§ Data records:
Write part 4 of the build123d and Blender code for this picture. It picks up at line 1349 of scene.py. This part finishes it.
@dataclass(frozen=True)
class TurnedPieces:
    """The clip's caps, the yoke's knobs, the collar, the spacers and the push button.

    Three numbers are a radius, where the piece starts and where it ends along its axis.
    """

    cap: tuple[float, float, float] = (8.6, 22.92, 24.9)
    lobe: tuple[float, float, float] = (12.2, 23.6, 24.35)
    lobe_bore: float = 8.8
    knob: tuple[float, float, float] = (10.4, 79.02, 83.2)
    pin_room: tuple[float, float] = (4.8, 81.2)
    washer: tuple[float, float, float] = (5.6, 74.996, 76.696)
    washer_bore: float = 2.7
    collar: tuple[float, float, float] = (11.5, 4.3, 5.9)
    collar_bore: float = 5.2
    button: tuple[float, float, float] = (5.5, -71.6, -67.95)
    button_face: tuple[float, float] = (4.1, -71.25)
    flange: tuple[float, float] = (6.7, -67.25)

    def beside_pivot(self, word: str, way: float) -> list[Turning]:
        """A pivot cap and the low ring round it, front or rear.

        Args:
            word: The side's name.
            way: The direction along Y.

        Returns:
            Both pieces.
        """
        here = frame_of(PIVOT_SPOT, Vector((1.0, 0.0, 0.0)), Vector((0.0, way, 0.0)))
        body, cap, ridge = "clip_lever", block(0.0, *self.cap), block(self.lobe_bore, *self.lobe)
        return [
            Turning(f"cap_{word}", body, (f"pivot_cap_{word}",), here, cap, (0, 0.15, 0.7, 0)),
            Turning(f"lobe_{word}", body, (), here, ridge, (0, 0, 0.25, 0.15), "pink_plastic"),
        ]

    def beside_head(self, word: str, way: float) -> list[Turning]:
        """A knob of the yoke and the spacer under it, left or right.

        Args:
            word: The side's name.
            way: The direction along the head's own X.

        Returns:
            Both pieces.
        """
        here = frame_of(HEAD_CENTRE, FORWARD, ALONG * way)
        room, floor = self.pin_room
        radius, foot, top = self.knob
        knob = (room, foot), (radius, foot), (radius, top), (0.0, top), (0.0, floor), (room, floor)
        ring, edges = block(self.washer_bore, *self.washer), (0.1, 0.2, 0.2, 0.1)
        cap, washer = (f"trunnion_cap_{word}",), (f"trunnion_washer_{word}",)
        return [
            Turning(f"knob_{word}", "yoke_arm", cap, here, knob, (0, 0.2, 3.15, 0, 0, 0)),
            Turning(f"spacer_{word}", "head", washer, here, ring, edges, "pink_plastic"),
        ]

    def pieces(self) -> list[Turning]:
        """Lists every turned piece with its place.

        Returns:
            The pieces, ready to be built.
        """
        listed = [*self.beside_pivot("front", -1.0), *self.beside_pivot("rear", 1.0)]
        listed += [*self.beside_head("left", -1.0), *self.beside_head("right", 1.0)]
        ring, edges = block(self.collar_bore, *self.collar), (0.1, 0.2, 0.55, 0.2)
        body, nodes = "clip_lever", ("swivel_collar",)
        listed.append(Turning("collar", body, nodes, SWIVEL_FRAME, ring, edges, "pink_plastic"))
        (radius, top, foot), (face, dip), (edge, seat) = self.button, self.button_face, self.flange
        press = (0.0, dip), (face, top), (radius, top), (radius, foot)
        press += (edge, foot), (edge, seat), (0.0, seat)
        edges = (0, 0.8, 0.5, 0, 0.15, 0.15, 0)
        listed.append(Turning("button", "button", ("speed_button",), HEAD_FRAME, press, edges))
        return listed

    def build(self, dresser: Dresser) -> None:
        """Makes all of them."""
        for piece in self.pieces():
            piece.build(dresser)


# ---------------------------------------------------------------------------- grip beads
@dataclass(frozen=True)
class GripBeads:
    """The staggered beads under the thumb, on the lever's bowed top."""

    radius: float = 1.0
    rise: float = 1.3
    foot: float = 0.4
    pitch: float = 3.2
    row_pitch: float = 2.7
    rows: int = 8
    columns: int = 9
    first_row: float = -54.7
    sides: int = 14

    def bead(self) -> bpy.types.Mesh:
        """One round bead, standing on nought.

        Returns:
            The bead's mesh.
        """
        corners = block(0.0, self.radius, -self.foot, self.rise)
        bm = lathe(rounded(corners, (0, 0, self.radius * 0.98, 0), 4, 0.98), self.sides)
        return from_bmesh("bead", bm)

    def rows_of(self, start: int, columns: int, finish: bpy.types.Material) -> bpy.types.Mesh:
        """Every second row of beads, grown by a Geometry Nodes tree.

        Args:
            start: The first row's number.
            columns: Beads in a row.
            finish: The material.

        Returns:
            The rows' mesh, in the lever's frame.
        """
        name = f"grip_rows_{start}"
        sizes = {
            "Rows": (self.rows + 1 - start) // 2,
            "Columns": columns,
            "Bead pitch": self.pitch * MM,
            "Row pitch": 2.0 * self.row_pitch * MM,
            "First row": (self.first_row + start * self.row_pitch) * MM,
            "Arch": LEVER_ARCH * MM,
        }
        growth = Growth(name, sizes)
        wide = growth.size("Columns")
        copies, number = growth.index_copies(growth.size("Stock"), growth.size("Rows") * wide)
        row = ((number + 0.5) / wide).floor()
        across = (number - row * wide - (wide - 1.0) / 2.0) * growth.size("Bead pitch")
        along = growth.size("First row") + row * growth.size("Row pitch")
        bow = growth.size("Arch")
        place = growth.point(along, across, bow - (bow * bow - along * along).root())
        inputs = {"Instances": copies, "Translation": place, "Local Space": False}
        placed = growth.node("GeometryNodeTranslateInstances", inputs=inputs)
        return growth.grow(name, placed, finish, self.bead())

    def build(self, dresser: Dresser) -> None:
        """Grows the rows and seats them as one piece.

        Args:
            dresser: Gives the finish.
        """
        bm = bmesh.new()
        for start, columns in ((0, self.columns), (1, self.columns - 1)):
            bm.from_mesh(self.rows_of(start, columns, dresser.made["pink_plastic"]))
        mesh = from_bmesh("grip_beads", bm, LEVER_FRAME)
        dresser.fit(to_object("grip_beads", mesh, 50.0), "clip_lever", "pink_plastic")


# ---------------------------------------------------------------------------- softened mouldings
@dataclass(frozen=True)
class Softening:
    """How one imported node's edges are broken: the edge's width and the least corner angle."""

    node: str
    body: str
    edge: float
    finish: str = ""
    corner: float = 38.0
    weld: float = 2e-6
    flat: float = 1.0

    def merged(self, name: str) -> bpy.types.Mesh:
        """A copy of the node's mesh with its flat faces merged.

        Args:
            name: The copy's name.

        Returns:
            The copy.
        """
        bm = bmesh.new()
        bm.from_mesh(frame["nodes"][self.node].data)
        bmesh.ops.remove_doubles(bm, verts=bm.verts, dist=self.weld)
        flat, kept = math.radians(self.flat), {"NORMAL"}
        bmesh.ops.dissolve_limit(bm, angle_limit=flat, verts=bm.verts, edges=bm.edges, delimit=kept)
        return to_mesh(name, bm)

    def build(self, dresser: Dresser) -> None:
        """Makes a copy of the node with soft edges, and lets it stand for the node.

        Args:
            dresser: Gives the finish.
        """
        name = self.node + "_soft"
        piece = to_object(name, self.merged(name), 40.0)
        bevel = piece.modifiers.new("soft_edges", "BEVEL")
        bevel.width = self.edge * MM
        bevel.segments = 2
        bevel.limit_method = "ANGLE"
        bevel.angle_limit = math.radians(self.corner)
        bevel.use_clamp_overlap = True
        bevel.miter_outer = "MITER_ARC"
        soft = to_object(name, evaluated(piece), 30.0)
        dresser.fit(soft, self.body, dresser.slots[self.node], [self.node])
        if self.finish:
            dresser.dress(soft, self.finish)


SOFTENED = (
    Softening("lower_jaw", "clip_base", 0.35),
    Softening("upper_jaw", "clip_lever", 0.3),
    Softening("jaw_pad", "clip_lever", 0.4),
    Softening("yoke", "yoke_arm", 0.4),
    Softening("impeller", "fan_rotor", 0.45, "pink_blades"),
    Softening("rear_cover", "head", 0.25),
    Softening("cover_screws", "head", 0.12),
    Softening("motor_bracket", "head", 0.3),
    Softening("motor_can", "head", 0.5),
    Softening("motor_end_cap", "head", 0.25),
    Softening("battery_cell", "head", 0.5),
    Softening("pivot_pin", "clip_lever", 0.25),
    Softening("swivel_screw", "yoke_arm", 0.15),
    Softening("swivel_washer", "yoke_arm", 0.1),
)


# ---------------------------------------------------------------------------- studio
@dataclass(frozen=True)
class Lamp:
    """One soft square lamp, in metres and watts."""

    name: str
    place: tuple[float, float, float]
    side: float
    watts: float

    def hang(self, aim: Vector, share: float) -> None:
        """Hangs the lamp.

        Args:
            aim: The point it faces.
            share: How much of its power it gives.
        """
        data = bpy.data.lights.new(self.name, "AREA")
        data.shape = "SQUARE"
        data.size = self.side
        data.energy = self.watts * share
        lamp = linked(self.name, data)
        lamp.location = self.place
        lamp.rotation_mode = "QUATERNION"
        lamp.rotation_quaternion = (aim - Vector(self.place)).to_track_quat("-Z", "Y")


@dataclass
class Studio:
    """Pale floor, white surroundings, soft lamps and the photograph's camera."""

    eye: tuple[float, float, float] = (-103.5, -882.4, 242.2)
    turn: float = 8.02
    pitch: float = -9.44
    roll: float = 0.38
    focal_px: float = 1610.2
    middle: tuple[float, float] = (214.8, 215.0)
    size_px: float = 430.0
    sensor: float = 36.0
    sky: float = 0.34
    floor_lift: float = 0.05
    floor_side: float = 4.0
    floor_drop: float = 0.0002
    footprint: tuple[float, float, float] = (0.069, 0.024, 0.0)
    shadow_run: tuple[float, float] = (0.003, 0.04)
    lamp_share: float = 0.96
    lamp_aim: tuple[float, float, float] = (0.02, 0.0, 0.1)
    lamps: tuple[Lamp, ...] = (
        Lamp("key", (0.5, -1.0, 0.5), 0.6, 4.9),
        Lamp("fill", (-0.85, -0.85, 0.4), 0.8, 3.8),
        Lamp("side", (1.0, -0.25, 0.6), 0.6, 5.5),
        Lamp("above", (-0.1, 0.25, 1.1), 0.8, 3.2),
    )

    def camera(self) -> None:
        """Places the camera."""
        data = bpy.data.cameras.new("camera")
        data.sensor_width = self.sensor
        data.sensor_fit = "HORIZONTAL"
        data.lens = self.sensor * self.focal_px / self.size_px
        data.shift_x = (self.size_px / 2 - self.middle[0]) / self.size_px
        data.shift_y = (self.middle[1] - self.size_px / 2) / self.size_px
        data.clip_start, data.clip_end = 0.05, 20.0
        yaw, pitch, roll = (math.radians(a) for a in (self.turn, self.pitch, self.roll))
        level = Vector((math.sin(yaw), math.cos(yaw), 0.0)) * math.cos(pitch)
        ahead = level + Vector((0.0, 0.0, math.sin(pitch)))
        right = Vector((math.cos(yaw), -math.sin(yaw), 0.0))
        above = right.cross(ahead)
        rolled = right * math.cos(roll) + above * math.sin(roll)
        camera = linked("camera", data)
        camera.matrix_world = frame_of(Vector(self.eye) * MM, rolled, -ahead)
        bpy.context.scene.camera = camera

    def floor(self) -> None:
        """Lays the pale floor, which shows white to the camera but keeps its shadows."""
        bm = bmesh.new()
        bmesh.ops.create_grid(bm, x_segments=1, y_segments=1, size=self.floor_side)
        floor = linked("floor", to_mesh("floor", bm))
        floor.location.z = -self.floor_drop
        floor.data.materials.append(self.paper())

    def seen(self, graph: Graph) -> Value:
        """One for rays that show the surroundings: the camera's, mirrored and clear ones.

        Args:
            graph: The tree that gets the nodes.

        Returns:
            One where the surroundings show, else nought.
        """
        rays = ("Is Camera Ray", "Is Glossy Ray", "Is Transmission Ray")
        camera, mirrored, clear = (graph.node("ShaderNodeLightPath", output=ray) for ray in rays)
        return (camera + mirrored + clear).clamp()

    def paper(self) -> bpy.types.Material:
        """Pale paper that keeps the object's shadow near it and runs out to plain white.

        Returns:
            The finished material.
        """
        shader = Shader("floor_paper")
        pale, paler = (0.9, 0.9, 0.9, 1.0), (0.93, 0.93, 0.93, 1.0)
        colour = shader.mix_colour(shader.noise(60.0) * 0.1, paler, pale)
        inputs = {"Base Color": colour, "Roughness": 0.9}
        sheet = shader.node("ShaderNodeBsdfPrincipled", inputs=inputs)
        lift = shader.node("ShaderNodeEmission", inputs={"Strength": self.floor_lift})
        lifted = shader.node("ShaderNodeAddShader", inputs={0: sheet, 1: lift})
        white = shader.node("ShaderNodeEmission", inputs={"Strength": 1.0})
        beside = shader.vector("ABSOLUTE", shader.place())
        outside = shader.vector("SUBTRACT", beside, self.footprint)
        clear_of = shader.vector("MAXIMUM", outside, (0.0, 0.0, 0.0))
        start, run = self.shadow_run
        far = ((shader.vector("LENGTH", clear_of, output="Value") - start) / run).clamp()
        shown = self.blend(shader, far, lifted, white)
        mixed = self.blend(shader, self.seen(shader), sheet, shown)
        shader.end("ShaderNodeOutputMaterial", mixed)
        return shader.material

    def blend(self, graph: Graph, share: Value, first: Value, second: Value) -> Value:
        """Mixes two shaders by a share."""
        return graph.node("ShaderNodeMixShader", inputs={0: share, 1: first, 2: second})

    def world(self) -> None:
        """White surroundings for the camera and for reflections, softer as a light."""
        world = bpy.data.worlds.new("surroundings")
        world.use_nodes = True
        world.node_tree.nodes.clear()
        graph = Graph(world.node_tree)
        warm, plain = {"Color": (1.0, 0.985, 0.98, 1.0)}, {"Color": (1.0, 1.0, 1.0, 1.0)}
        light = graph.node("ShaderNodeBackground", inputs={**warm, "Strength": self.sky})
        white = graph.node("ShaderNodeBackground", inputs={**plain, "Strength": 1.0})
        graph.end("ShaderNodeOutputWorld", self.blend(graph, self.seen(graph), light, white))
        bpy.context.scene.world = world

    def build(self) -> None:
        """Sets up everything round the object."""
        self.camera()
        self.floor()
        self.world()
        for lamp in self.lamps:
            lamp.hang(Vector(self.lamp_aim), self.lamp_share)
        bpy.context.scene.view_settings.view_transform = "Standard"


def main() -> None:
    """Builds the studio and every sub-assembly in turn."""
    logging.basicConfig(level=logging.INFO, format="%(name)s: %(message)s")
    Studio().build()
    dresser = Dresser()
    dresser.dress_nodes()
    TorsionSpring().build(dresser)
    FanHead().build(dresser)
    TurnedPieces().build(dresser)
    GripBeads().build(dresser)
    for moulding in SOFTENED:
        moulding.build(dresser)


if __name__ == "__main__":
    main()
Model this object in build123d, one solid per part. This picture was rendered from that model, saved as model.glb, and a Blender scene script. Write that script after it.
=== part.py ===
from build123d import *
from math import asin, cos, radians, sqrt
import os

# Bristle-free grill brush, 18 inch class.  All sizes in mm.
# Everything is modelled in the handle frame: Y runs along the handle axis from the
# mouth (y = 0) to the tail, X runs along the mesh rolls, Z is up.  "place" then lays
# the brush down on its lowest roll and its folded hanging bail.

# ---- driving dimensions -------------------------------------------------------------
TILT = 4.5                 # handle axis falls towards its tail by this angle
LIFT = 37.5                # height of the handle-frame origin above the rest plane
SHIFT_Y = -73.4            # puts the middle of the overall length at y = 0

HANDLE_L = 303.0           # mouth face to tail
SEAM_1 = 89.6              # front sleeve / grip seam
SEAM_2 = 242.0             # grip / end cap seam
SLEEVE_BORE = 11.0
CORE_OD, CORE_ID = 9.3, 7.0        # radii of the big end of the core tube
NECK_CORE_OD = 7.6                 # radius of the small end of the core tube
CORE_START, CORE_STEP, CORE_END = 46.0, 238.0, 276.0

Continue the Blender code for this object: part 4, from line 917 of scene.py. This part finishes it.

§ Task statement: Quote the listing above, but only from the line that shows "Model this object" through the line that shows "# the brush".

§ Exercise result:
Model this object in build123d, one solid per part. This picture was rendered from that model, saved as model.glb, and a Blender scene script. Write that script after it.
=== part.py ===
from build123d import *
from math import asin, cos, radians, sqrt
import os

# Bristle-free grill brush, 18 inch class.  All sizes in mm.
# Everything is modelled in the handle frame: Y runs along the handle axis from the
# mouth (y = 0) to the tail, X runs along the mesh rolls, Z is up.  "place" then lays
# the brush down on its lowest roll and its folded hanging bail.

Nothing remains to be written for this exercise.